#### [Set problem]
Repeat the material exactly, leaving nothing out.

#### [Raw data]
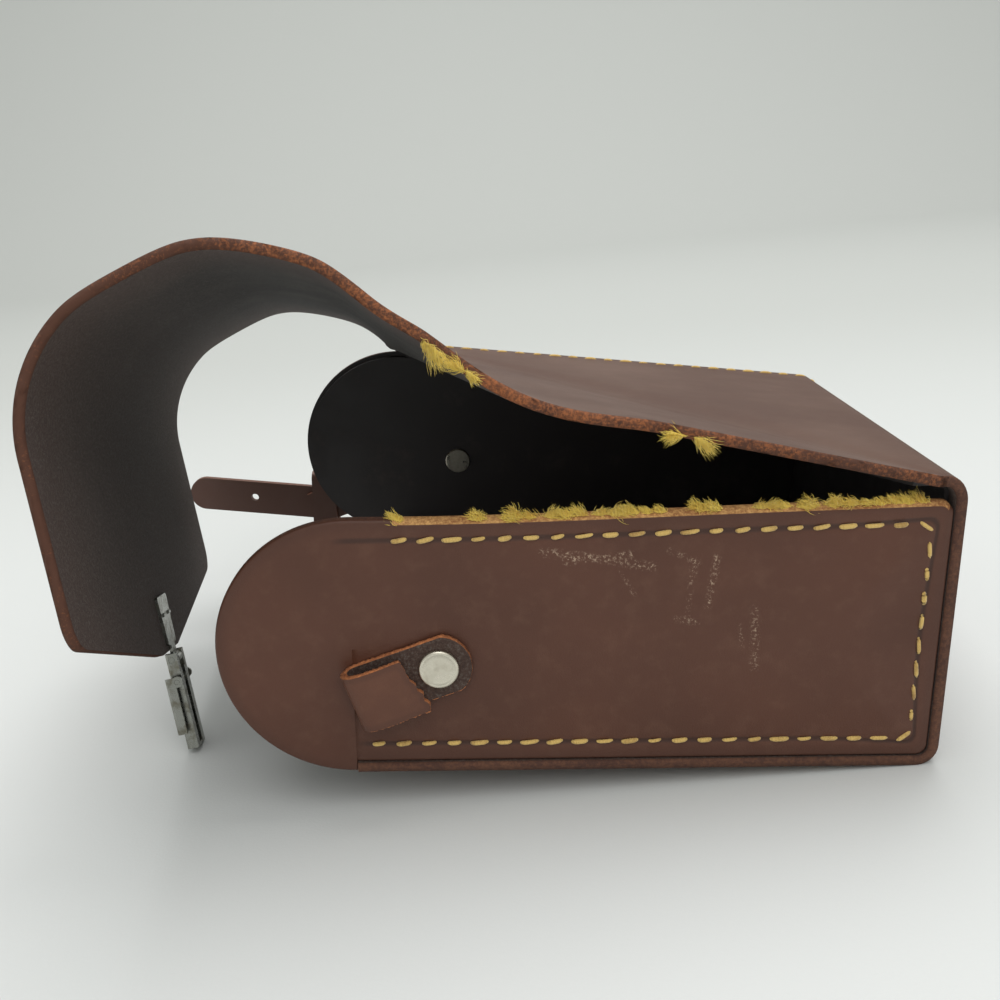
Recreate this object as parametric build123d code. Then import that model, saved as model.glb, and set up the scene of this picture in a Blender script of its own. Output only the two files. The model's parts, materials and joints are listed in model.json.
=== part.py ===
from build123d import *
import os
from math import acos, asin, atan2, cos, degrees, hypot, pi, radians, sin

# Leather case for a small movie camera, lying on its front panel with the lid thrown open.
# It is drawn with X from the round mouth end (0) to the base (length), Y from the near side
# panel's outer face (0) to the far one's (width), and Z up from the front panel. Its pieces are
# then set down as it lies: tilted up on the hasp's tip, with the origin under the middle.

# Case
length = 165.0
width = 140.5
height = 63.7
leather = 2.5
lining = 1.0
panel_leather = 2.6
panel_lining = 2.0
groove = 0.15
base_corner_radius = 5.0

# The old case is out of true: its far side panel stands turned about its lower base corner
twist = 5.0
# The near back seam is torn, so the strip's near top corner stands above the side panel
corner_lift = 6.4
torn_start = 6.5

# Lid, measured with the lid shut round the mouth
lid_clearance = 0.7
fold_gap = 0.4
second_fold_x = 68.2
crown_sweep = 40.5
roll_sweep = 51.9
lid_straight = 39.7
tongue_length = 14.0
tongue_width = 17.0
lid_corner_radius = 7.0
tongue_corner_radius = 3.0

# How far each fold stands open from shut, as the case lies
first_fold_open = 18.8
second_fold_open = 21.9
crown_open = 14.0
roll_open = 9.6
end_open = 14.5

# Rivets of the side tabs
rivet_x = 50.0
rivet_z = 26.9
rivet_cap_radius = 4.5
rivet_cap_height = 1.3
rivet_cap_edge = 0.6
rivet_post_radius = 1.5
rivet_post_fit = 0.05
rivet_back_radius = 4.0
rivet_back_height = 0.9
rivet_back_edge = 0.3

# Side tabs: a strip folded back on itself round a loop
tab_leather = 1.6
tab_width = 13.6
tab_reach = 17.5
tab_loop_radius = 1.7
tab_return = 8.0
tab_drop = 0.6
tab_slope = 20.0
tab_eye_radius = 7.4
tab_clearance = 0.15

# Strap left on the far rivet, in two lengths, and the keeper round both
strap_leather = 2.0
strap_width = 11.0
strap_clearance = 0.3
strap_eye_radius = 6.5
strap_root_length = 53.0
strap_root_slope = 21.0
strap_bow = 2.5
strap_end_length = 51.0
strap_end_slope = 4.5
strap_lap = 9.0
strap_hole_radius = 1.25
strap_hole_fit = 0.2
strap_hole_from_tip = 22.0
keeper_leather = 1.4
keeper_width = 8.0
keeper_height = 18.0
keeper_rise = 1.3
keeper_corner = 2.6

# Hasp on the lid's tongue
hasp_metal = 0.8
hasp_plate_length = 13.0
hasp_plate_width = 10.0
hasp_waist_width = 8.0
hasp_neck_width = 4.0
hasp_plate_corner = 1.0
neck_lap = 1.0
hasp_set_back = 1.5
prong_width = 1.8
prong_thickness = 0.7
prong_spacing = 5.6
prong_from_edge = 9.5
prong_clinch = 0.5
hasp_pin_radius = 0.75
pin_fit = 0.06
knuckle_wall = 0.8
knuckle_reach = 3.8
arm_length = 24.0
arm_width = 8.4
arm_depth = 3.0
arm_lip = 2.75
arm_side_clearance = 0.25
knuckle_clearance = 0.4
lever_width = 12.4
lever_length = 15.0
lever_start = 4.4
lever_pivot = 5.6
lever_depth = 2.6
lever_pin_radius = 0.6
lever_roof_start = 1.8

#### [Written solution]
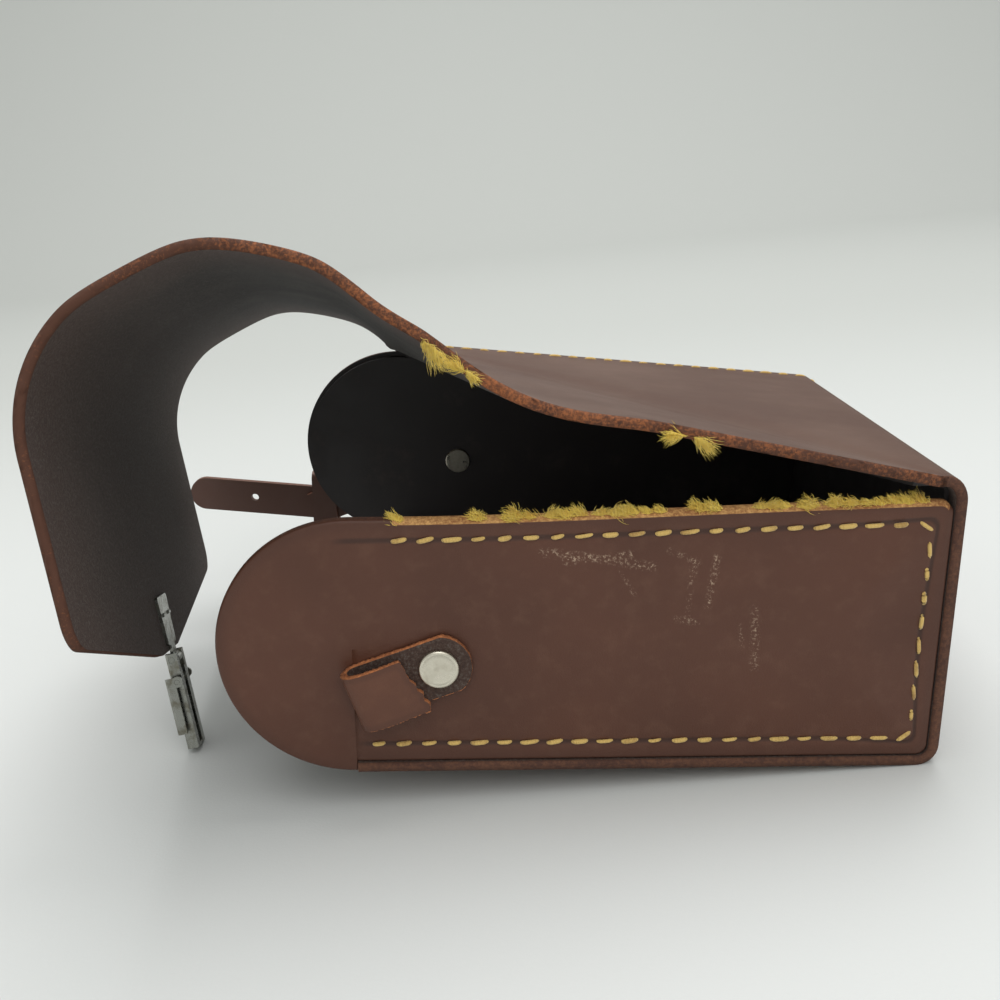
Recreate this object as parametric build123d code. Then import that model, saved as model.glb, and set up the scene of this picture in a Blender script of its own. Output only the two files. The model's parts, materials and joints are listed in model.json.
=== part.py ===
from build123d import *
import os
from math import acos, asin, atan2, cos, degrees, hypot, pi, radians, sin

# Leather case for a small movie camera, lying on its front panel with the lid thrown open.
# It is drawn with X from the round mouth end (0) to the base (length), Y from the near side
# panel's outer face (0) to the far one's (width), and Z up from the front panel. Its pieces are
# then set down as it lies: tilted up on the hasp's tip, with the origin under the middle.

# Case
length = 165.0
width = 140.5
height = 63.7
leather = 2.5
lining = 1.0
panel_leather = 2.6
panel_lining = 2.0
groove = 0.15
base_corner_radius = 5.0

# The old case is out of true: its far side panel stands turned about its lower base corner
twist = 5.0
# The near back seam is torn, so the strip's near top corner stands above the side panel
corner_lift = 6.4
torn_start = 6.5

# Lid, measured with the lid shut round the mouth
lid_clearance = 0.7
fold_gap = 0.4
second_fold_x = 68.2
crown_sweep = 40.5
roll_sweep = 51.9
lid_straight = 39.7
tongue_length = 14.0
tongue_width = 17.0
lid_corner_radius = 7.0
tongue_corner_radius = 3.0

# How far each fold stands open from shut, as the case lies
first_fold_open = 18.8
second_fold_open = 21.9
crown_open = 14.0
roll_open = 9.6
end_open = 14.5

# Rivets of the side tabs
rivet_x = 50.0
rivet_z = 26.9
rivet_cap_radius = 4.5
rivet_cap_height = 1.3
rivet_cap_edge = 0.6
rivet_post_radius = 1.5
rivet_post_fit = 0.05
rivet_back_radius = 4.0
rivet_back_height = 0.9
rivet_back_edge = 0.3

# Side tabs: a strip folded back on itself round a loop
tab_leather = 1.6
tab_width = 13.6
tab_reach = 17.5
tab_loop_radius = 1.7
tab_return = 8.0
tab_drop = 0.6
tab_slope = 20.0
tab_eye_radius = 7.4
tab_clearance = 0.15

# Strap left on the far rivet, in two lengths, and the keeper round both
strap_leather = 2.0
strap_width = 11.0
strap_clearance = 0.3
strap_eye_radius = 6.5
strap_root_length = 53.0
strap_root_slope = 21.0
strap_bow = 2.5
strap_end_length = 51.0
strap_end_slope = 4.5
strap_lap = 9.0
strap_hole_radius = 1.25
strap_hole_fit = 0.2
strap_hole_from_tip = 22.0
keeper_leather = 1.4
keeper_width = 8.0
keeper_height = 18.0
keeper_rise = 1.3
keeper_corner = 2.6

# Hasp on the lid's tongue
hasp_metal = 0.8
hasp_plate_length = 13.0
hasp_plate_width = 10.0
hasp_waist_width = 8.0
hasp_neck_width = 4.0
hasp_plate_corner = 1.0
neck_lap = 1.0
hasp_set_back = 1.5
prong_width = 1.8
prong_thickness = 0.7
prong_spacing = 5.6
prong_from_edge = 9.5
prong_clinch = 0.5
hasp_pin_radius = 0.75
pin_fit = 0.06
knuckle_wall = 0.8
knuckle_reach = 3.8
arm_length = 24.0
arm_width = 8.4
arm_depth = 3.0
arm_lip = 2.75
arm_side_clearance = 0.25
knuckle_clearance = 0.4
lever_width = 12.4
lever_length = 15.0
lever_start = 4.4
lever_pivot = 5.6
lever_depth = 2.6
lever_pin_radius = 0.6
lever_roof_start = 1.8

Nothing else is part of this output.